▶ [PROBLEM DETAILS]
Using the records below, locate all lines containing "pose" and return them.

▶ [Object data in JSON]
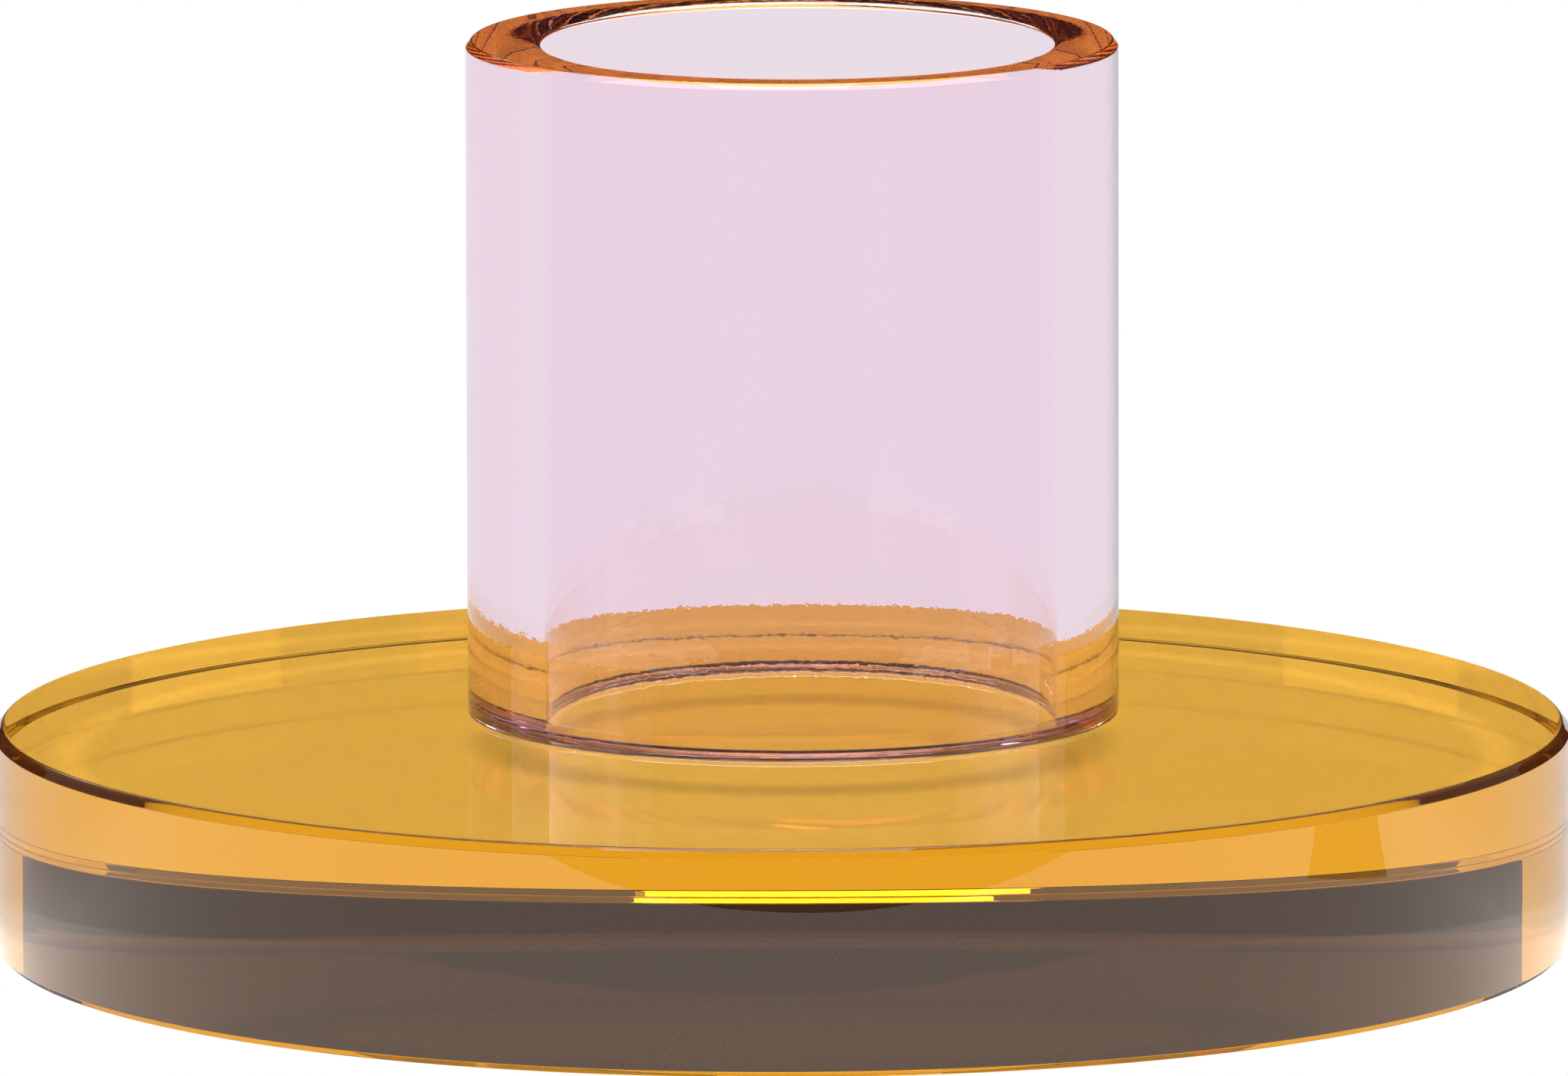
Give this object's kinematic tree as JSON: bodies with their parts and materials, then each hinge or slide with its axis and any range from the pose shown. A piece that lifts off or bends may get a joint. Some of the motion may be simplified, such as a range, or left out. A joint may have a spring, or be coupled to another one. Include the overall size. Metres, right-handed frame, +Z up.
{
  "type": "glass candlestick",
  "caption": "Low candlestick: a thick-walled upright glass tube socket bonded on a solid round glass base disc with polished chamfered edges.",
  "frame": {"origin": "centre of the base disc's underside, where it meets the table", "axes": "+Z up along the socket's bore, +Y from the front towards the side that the tube is set back to, +X to the right seen from the front"},
  "size_m": [0.07, 0.07, 0.0402],
  "materials": {
    "amber_glass": "clear amber glass, ground and polished on every face",
    "pink_glass": "clear pale pink drawn glass tube with ground ends",
    "clear_adhesive": "clear cured glass adhesive, glossy"
  },
  "bodies": {
    "root": {"base_disc": "amber_glass", "candle_tube": "pink_glass", "bond_ring": "clear_adhesive"}
  },
  "joints": []
}
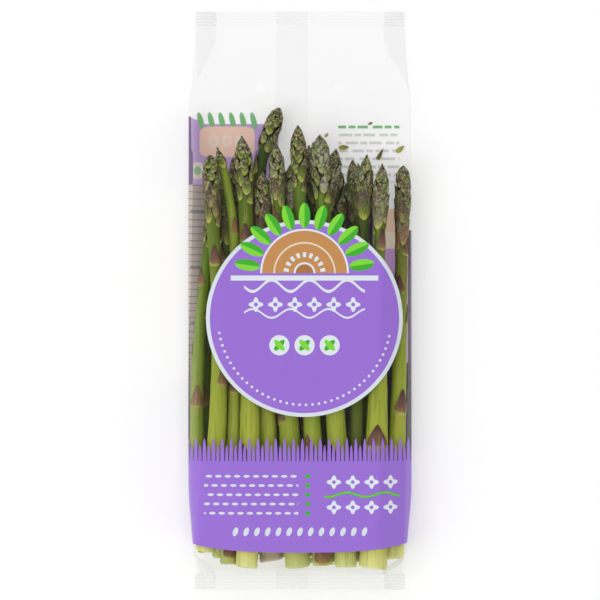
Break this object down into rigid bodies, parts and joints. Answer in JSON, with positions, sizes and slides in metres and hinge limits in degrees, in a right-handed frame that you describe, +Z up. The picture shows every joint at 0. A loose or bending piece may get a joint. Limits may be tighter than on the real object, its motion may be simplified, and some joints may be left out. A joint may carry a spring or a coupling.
{
  "type": "bagged asparagus bundle",
  "caption": "Bundle of green asparagus spears lying loose in a clear printed film bag with sealed ends and side gussets.",
  "frame": {"origin": "on the surface that the bag lies on, under the middle of its length and width", "axes": "+X across the bag, +Y from the cut ends to the tips, +Z up from the back film to the front film"},
  "size_m": [0.135, 0.348, 0.0425],
  "materials": {
    "film": "clear glossy film, printed in places",
    "asparagus": "fresh stems: waxy, smooth, yellow-green at the cut ends and dark at the tips",
    "loose_scale": "dull dry scale leaf"
  },
  "bodies": {
    "root": {"bag": "film", "spear_01": "asparagus", "spear_02": "asparagus", "spear_03": "asparagus", "spear_04": "asparagus", "spear_05": "asparagus", "spear_06": "asparagus", "spear_07": "asparagus", "spear_08": "asparagus", "spear_09": "asparagus", "spear_10": "asparagus", "spear_11": "asparagus", "spear_12": "asparagus", "spear_13": "asparagus", "spear_14": "asparagus", "spear_15": "asparagus", "spear_16": "asparagus", "spear_17": "asparagus", "spear_18": "asparagus", "spear_19": "asparagus", "spear_20": "asparagus", "spear_21": "asparagus", "spear_22": "asparagus", "spear_23": "asparagus", "spear_24": "asparagus", "loose_scale_1": "loose_scale", "loose_scale_2": "loose_scale", "loose_scale_3": "loose_scale", "loose_scale_4": "loose_scale", "loose_scale_5": "loose_scale"}
  },
  "joints": []
}
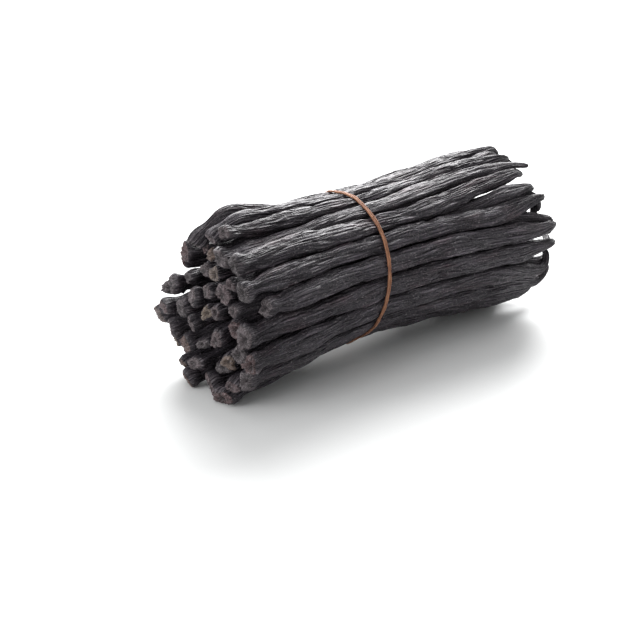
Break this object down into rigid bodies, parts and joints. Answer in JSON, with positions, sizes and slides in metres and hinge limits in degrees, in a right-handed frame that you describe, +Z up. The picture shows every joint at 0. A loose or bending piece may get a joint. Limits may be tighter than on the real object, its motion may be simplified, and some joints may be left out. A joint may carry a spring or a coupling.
{
  "type": "bundle of vanilla pods",
  "caption": "Bundle of cured vanilla pods held together by a thin plant-fibre tie, lying on its side, for a kitchen, pantry or spice stall.",
  "frame": {"origin": "centre of the bounding box in X and Y, on the surface that the bundle rests on", "axes": "+X along the pods, from their cut butt ends to their hooked tips; +Z up; -Y is the side shown"},
  "size_m": [0.1589, 0.0666, 0.0661],
  "materials": {
    "pod_skin": "dark, oily, finely wrinkled cured pod skin",
    "tie_fibre": "dry bast fibre, tan to brown, slightly twisted"
  },
  "bodies": {
    "root": {"pod_bundle": "pod_skin", "tie": "tie_fibre"}
  },
  "joints": []
}
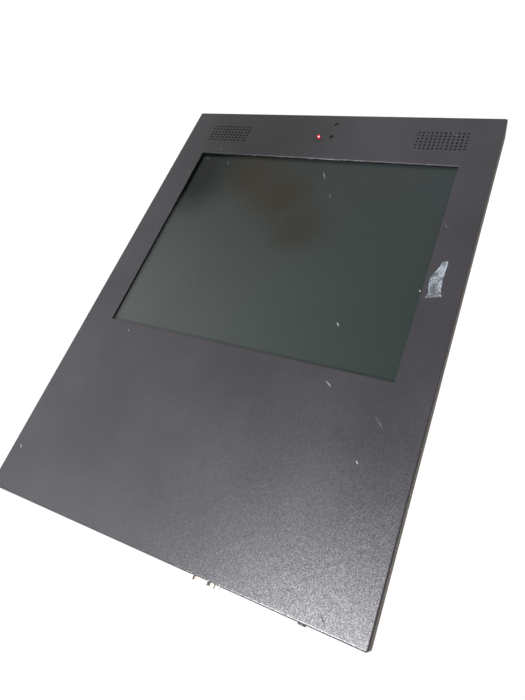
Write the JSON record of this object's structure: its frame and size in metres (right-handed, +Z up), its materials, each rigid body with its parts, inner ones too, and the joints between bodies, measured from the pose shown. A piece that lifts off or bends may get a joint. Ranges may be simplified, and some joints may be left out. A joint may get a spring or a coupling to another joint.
{
  "type": "touchscreen kiosk",
  "caption": "Flat touchscreen kiosk head in folded black sheet metal, with speaker grilles, a status light and edge ports in front, and a locking service door and screen mount behind.",
  "frame": {"origin": "centre of the square of threaded inserts, on the rear face of the mount plate", "axes": "+X to the right seen from the front, +Y backwards out of the mount, +Z up"},
  "size_m": [0.49, 0.0645, 0.6778],
  "materials": {
    "black_powder_coat": "fine textured satin",
    "zinc_steel": "zinc plated",
    "bright_steel": "turned",
    "black_screw": "black oxide",
    "black_foam": "closed cell foam",
    "screen_glass": "anti-glare",
    "dark_screen": "polariser film",
    "white_plastic": "moulded",
    "black_plastic": "moulded",
    "black_gloss": "gloss",
    "red_lens": "clear tinted",
    "circuit_board": "solder mask",
    "nickel_shell": "nickel plated",
    "brass_pin": "turned",
    "bare_aluminium": "satin",
    "supply_case": "closed case",
    "cable_sheath": "flexible sheath"
  },
  "bodies": {
    "cabinet": {"board_chips": "black_plastic", "board_connectors": "white_plastic", "board_standoffs": "brass_pin", "bracket_studs": "bright_steel", "button_bezel": "black_gloss", "button_switch": "black_plastic", "camera_lens": "black_gloss", "camera_module": "black_plastic", "cover_screws": "black_screw", "display_board": "circuit_board", "display_cable": "cable_sheath", "door_stop_frame": "zinc_steel", "fan_frame": "black_plastic", "fan_screws": "black_screw", "frame_rails": "zinc_steel", "front_panel": "black_powder_coat", "heat_sink": "bare_aluminium", "hex_nuts": "zinc_steel", "hinge_leaves_cover": "zinc_steel", "hinge_pins": "bright_steel", "inlet_body": "black_plastic", "inlet_pin": "brass_pin", "lcd_backlight": "white_plastic", "lcd_bezel": "zinc_steel", "lcd_brackets": "zinc_steel", "lcd_cell": "dark_screen", "lcd_spacer": "black_foam", "main_board": "circuit_board", "memory_module": "circuit_board", "microphone": "black_plastic", "mount_bolts": "black_screw", "mounting_plate": "zinc_steel", "plate_standoffs": "zinc_steel", "power_lead": "cable_sheath", "power_supply": "supply_case", "rear_cover": "black_powder_coat", "screen_gasket": "black_foam", "sensor_board": "circuit_board", "serial_insulator": "black_plastic", "serial_jackscrews": "nickel_shell", "serial_shell": "nickel_shell", "solid_state_drive": "bare_aluminium", "speaker_cones": "black_foam", "speaker_frames": "black_plastic", "speaker_magnets": "bright_steel", "speaker_studs": "bright_steel", "status_led": "red_lens", "thin_leads": "cable_sheath", "touch_controller": "circuit_board", "touch_glass": "screen_glass", "vesa_inserts": "bright_steel", "vesa_plate": "black_powder_coat"},
    "power_button": {"power_button": "bright_steel"},
    "fan_rotor": {"fan_rotor": "black_plastic"},
    "door": {"service_door": "black_powder_coat", "hinge_leaves_door": "zinc_steel", "lock_housing": "nickel_shell", "lock_nut": "nickel_shell"},
    "lock": {"lock_plug": "bright_steel", "lock_cam": "zinc_steel"}
  },
  "joints": [
    {"name": "button_push", "type": "slide", "parent": "cabinet", "child": "power_button", "axis": [0, 0, 1], "range_m": [0, 0.0015], "stiffness_N_per_m": 1000, "springref_m": -0.001},
    {"name": "fan_spin", "type": "hinge", "parent": "cabinet", "child": "fan_rotor", "pos_m": [0.15, -0.017, 0.215], "axis": [0, 1, 0], "continuous": true},
    {"name": "door_swing", "type": "hinge", "parent": "cabinet", "child": "door", "pos_m": [-0.1805, -0.0054, -0.205], "axis": [0, 0, 1], "range_deg": [0, 105]},
    {"name": "lock_turn", "type": "hinge", "parent": "door", "child": "lock", "pos_m": [0.158, -0.01, -0.205], "axis": [0, -1, 0], "range_deg": [0, 90]}
  ]
}
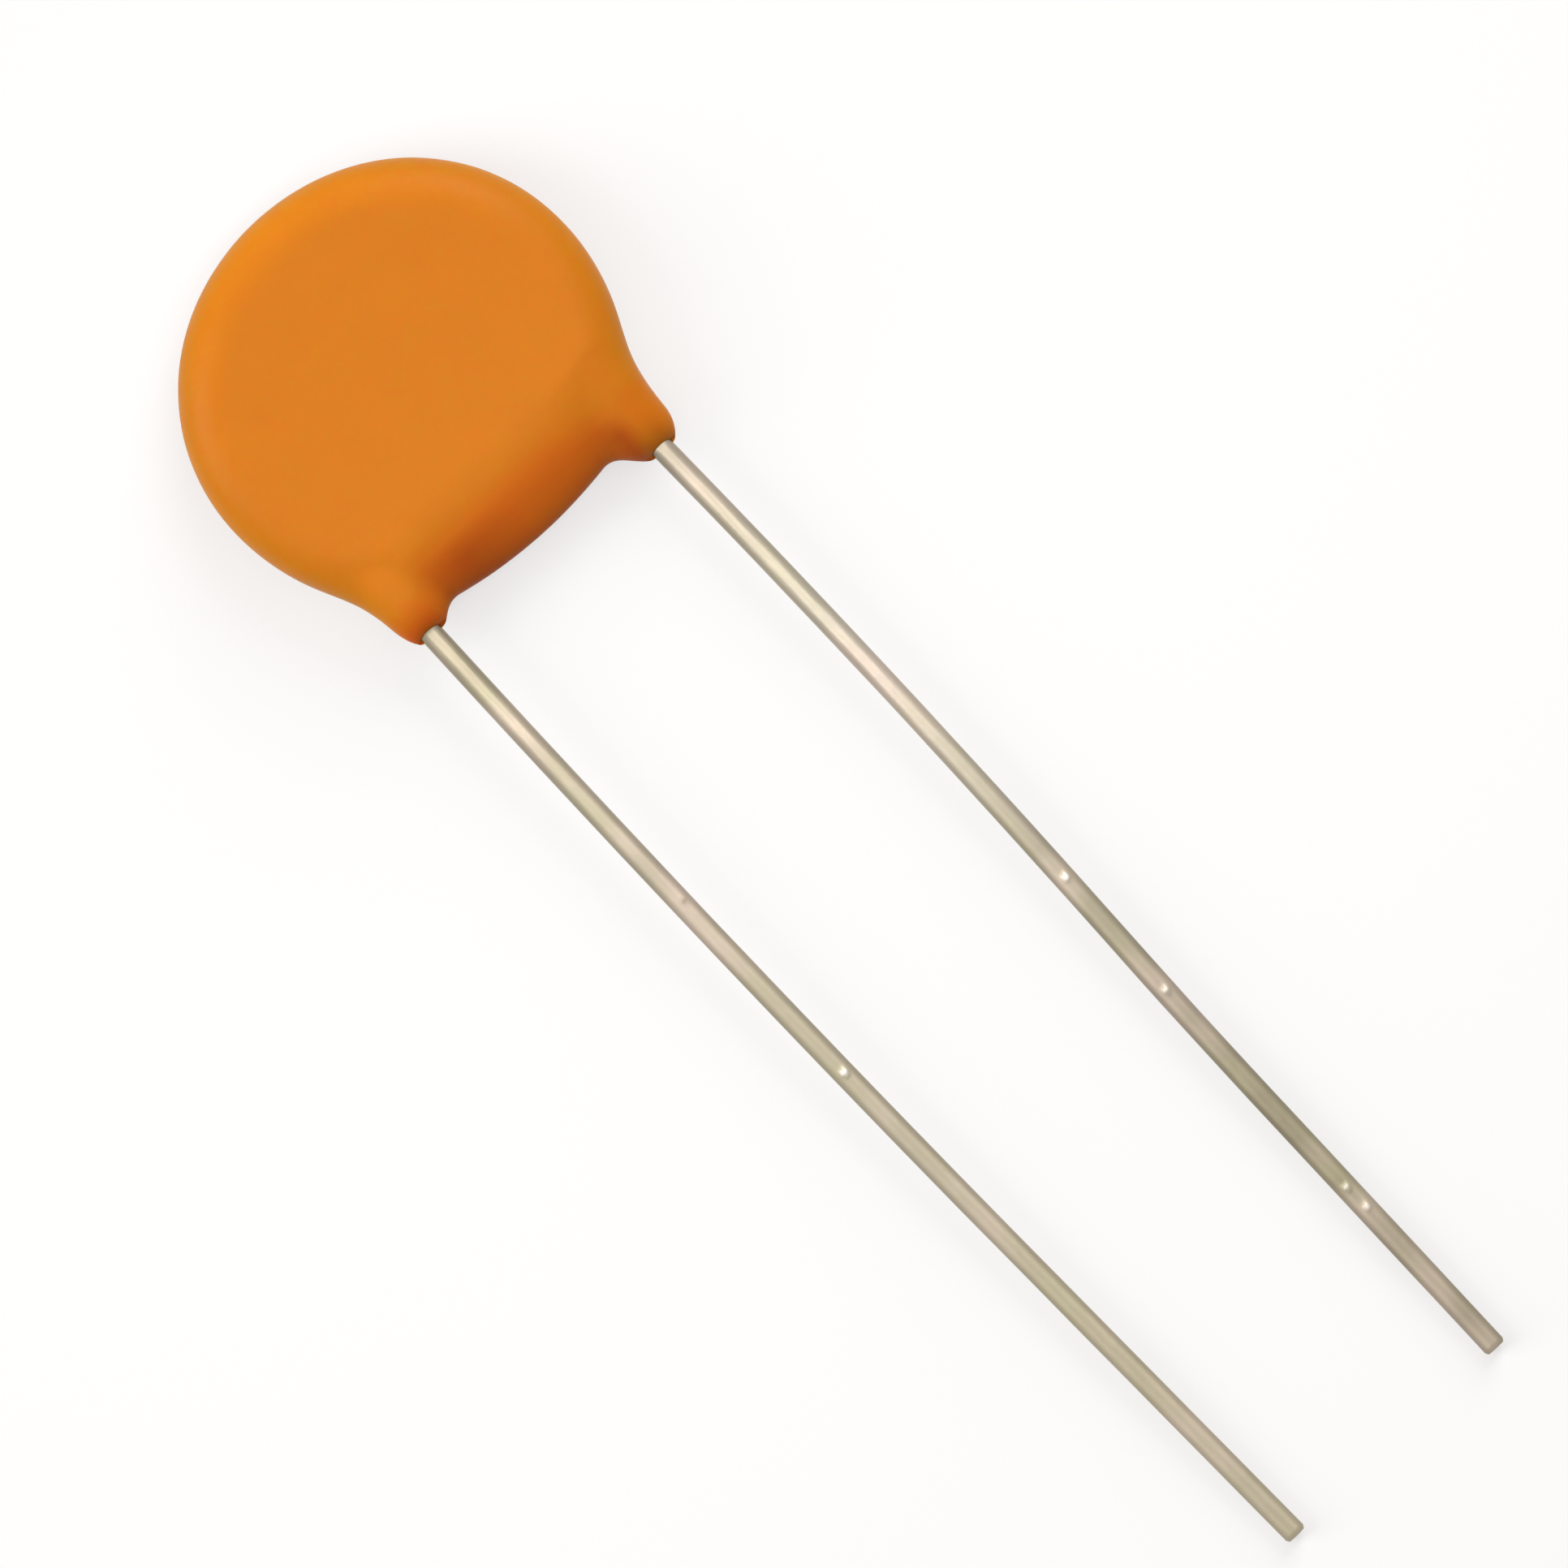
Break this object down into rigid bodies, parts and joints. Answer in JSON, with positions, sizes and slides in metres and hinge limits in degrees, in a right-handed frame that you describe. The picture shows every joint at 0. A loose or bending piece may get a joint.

▶ [SOLUTION TO THIS PROBLEM]
Give this object's kinematic tree as JSON: bodies with their parts and materials, then each hinge or slide with its axis and any range from the pose shown. A piece that lifts off or bends may get a joint. Some of the motion may be simplified, such as a range, or left out. A joint may have a spring, or be coupled to another one. Include the overall size. Metres, right-handed frame, +Z up.
Write the JSON record of this object's structure: its frame and size in metres (right-handed, +Z up), its materials, each rigid body with its parts, inner ones too, and the joints between bodies, measured from the pose shown. A piece that lifts off or bends may get a joint. Ranges may be simplified, and some joints may be left out. A joint may get a spring or a coupling to another joint.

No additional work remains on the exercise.